Option 1 — Revert the drift (apply normally). The manual change was wrong or temporary. Run terraform apply and let Terraform restore the correct state.

Bash

terraform apply
# Reverts the manual change — removes port 22 from the security group

Option 2 — Accept the drift (update your code). The manual change was intentional and correct. Update your .tf files to include the change, then apply so the config, state, and reality all match.

PGSQL

# Add the port 22 rule to your security group in main.tf
ingress {
  description = "SSH from VPN — added after incident-247"
  from_port   = 22
  to_port     = 22
  protocol    = "tcp"
  cidr_blocks = ["10.0.0.0/8"]   # lock it down to VPN CIDR, not 0.0.0.0/0
}

Option 3 — Accept the drift without changing infrastructure (refresh-only).

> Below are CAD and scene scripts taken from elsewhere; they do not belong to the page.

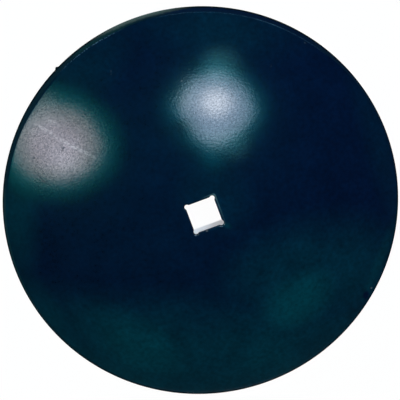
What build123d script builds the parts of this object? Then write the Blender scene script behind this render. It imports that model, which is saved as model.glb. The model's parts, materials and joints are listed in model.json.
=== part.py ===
from build123d import *
import math
import os

# Harrow disc blade, punched, bevelled and pressed from one steel plate.
# It lies hollow side down on its cutting edge. The origin is the centre of the circle that the edge stands on,
# +Z is the axis that the blade turns about, and the sides of the axle hole run along X and Y.
# Lengths are in millimetres.

# Plate and dish
disc_diameter = 560.0
plate_thickness = 6.0
concavity = 76.0  # depth of the hollow at its middle, from the plane of the cutting edge

# Cutting edge, bevelled on the outer face
bevel_run = 5.5  # how far the bevel reaches in from the rim, seen along the axis
edge_land = 1.0  # blunt strip left at the rim, which stands upright

# Axle hole, punched from the outer face
hole_side = 41.0
relief_radius = 3.5  # round relief in each corner, which keeps the plate from cracking there
relief_bulge = 1.5  # how far a relief reaches past the sides of the hole
relief_blend = 4.0  # rounding where a relief runs into a side
roll_over = 2.8  # edge that the punch draws down round the hole

# The two faces are parts of spheres about one centre, so the wall is even all over.
rim_radius = disc_diameter / 2
inner_radius = (rim_radius**2 + concavity**2) / (2 * concavity)
outer_radius = inner_radius + plate_thickness
dish_centre = concavity - inner_radius
blade_height = concavity + plate_thickness


def outer_height(radius):
    """Height of the outer face at a distance from the axis."""
    return dish_centre + math.sqrt(outer_radius**2 - radius**2)


# Dish: half of the section in the XZ plane, turned about the axis
ridge_at = rim_radius - bevel_run
with BuildPart() as disc_blade:
    with BuildSketch(Plane.XZ):
        with BuildLine():
            inner_face = RadiusArc((0, concavity), (rim_radius, 0), inner_radius)
            land = Line((rim_radius, 0), (rim_radius, edge_land))
            bevel = Line(land @ 1, (ridge_at, outer_height(ridge_at)))
            outer_face = RadiusArc(bevel @ 1, (0, blade_height), -outer_radius)
            Line(outer_face @ 1, inner_face @ 0)
        make_face()
    revolve(axis=Axis.Z)

    # Axle hole, with a round relief in each corner
    relief_spacing = hole_side + 2 * (relief_bulge - relief_radius)
    with BuildSketch(Plane.XY) as axle_hole:
        Rectangle(hole_side, hole_side)
        with GridLocations(relief_spacing, relief_spacing, 2, 2):
            Circle(relief_radius)
        fillet(axle_hole.vertices(), radius=relief_blend)
    extrude(amount=blade_height, mode=Mode.SUBTRACT)

    # Edge of the hole on the outer face
    outer_skin = disc_blade.faces().filter_by(GeomType.SPHERE).sort_by(Axis.Z)[-1]
    fillet(disc_blade.edges(Select.LAST) & outer_skin.edges(), radius=roll_over)

disc_blade.part.label = "disc_blade"

os.makedirs("parts", exist_ok=True)
export_step(disc_blade.part, "parts/disc_blade.step")
print("blade", disc_blade.part.bounding_box().size, "volume", round(disc_blade.part.volume))
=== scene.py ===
# %% [markdown]
# A blade for a disc harrow. It is one plate of hardened steel: punched with a square hole, bevelled round
# its edge, pressed hot into a shallow dish and dipped in glossy blue-black paint. It lies hollow side
# down, as on a workshop floor, and the camera looks down on the domed side.
#
# It gives the size and the place of everything here.

# %% Load the frame
import json
import math

import bmesh
import bpy
from mathutils import Matrix, Vector

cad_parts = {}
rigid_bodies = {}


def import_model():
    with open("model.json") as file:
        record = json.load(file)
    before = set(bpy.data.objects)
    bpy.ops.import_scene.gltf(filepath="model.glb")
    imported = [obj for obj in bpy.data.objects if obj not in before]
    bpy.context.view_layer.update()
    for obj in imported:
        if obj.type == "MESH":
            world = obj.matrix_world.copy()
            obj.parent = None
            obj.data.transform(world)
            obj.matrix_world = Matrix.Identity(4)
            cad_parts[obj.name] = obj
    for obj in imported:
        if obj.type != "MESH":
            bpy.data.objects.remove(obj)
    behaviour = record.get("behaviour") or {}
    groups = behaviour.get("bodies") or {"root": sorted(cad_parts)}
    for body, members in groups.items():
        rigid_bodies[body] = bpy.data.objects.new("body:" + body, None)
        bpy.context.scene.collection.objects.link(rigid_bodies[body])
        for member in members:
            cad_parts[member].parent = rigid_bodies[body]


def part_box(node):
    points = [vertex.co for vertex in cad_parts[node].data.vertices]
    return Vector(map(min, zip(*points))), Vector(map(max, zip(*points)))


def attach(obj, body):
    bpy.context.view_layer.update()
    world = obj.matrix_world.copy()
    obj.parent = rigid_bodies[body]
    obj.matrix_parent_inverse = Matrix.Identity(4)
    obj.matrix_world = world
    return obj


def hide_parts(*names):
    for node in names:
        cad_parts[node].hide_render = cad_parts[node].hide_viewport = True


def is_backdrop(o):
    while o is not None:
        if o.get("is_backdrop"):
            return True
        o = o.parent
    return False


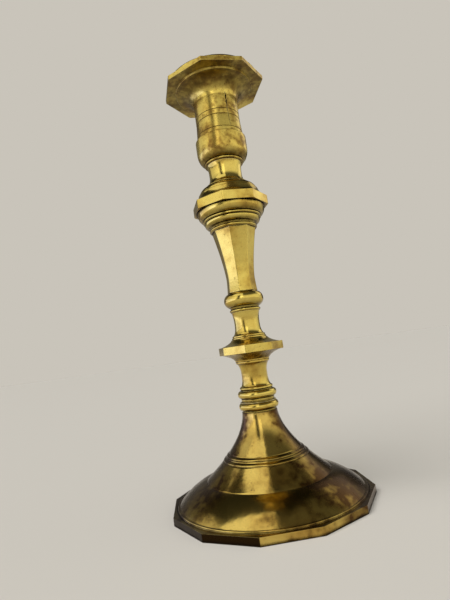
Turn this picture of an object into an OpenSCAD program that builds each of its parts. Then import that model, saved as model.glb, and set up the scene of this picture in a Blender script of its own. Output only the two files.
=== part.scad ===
// Single-light cast and turned brass candlestick: a hollow twelve-sided foot, a stem of
// stacked sections on a tie rod, and a candle socket under an eight-sided drip pan.
// Z is up, the foot rests on z = 0 and the stem's axis is the Z axis.

/* [Foot] */
// Width of the foot across its corners
foot_w = 110; // [100:1:120]
// Number of straight sides on the foot's rim
foot_sides = 12; // [8, 10, 12]
// Height of the rim's upright faces
rim_h = 4; // [3:0.5:5]
// Height of the foot, from the table to the seat of the stem
foot_h = 48.4; // [46:0.2:52]
// Sideways thickness of the bell's wall
bell_wall = 4; // [3:0.5:5]

/* [Stem] */
// Radius of the foot and the lower bead where they meet
stem_r = 9.9; // [9.4:0.1:10.4]
// Width of the eight-sided knop across its corners
knop_w = 45.2; // [43:0.2:50]
// Height of the knop's upright faces
knop_band_h = 5.2; // [4:0.2:6]
// Width of the middle flange across its corners
flange_w = 37.2; // [36:0.2:42]
// Height of the flange's upright faces
flange_band_h = 4.4; // [3.4:0.2:5.4]
// Width of the baluster across its corners at its top
baluster_top_w = 26.2; // [24:0.2:27]
// Width of the baluster across its corners at its narrowest
baluster_waist_w = 16.8; // [15.6:0.2:20]
// Length of the baluster
baluster_h = 36.8; // [30:0.2:50]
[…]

You want to update the state file to record the manual change without making any infrastructure changes.

Bash

terraform apply -refresh-only
# Updates state to record the port 22 rule without changing real infrastructure
# Now Terraform knows about it and will not revert it on the next apply

Automated Drift Detection in CI/CD

Schedule a terraform plan -refresh-only job to run daily. If the plan is non-empty, drift exists — alert the team:

YAML

# GitHub Actions — daily drift detection
name: Drift Detection
on:
  schedule:
    - cron: "0 9 * * 1-5"   # 9am weekdays
 
jobs:
  detect-drift:
    runs-on: ubuntu-latest
    steps:
      - uses: actions/checkout@v4
      - uses: hashicorp/setup-terraform@v3
        with:
          terraform_version: 1.6.3
 
      - name: Configure AWS credentials
        uses: aws-actions/configure-aws-credentials@v4
        with:
          role-to-assume: arn:aws:iam::123456789012:role/terraform-drift-detector
          aws-region: ap-south-1
 
      - name: Terraform Init
        run: terraform init
 
      - name: Detect Drift
        id: plan
        run: |
          terraform plan -refresh-only -detailed-exitcode
        # Exit code 0 = no drift
        # Exit code 1 = error
        # Exit code 2 = drift detected (changes exist)
        continue-on-error: true
 
      - name: Alert on Drift
        if: steps.plan.outputs.exitcode == '2'
        run: |
          echo "DRIFT DETECTED in production infrastructure"
          echo "Review the plan output above and reconcile the changes"
          exit 1   # fail the job to trigger a Slack/email alert

Preventing Drift with IAM Policies

The best drift prevention is preventing manual changes from happening in the first place. Use IAM policies to restrict who can modify Terraform-managed resources directly:

JSON

{
  "Version": "2012-10-17",
  "Statement": [
    {
      "Effect": "Deny",
      "Action": [
        "ec2:ModifyInstanceAttribute",
        "ec2:AuthorizeSecurityGroupIngress",
        "ec2:RevokeSecurityGroupIngress"
      ],
      "Resource": "*",
      "Condition": {
        "StringNotEquals": {
          "aws:PrincipalArn": [
            "arn:aws:iam::123456789012:role/terraform-apply-role",
            "arn:aws:iam::123456789012:role/break-glass-emergency-role"
          ]
        }
      }
    }
  ]
}

This denies EC2 modifications to everyone except the Terraform apply role and a break-glass emergency role — making drift nearly impossible outside of exceptional circumstances.

Troubleshooting Drift

Situation	Root Cause	Fix
Unexpected changes in every plan	Ongoing manual changes by the team	Find who is making console changes, enforce IaC policy
Drift reappears after applying	Automated process keeps changing the resource	Identify the automation and either stop it or model it in Terraform
Cannot determine what drifted	Too many changes accumulated	Run `terraform state show <resource>` and compare to console
Drift causes apply failures	Manual change put resource in unrecoverable state	Use `terraform taint` to force recreation, or manually fix then import

COMMON MISTAKE / WARNING
**Common Mistake:** Treating drift as a one-time fix rather than a process failure. If drift keeps appearing, the root cause is a team culture or access control issue — engineers are making changes outside Terraform. Fix the process, not just the state.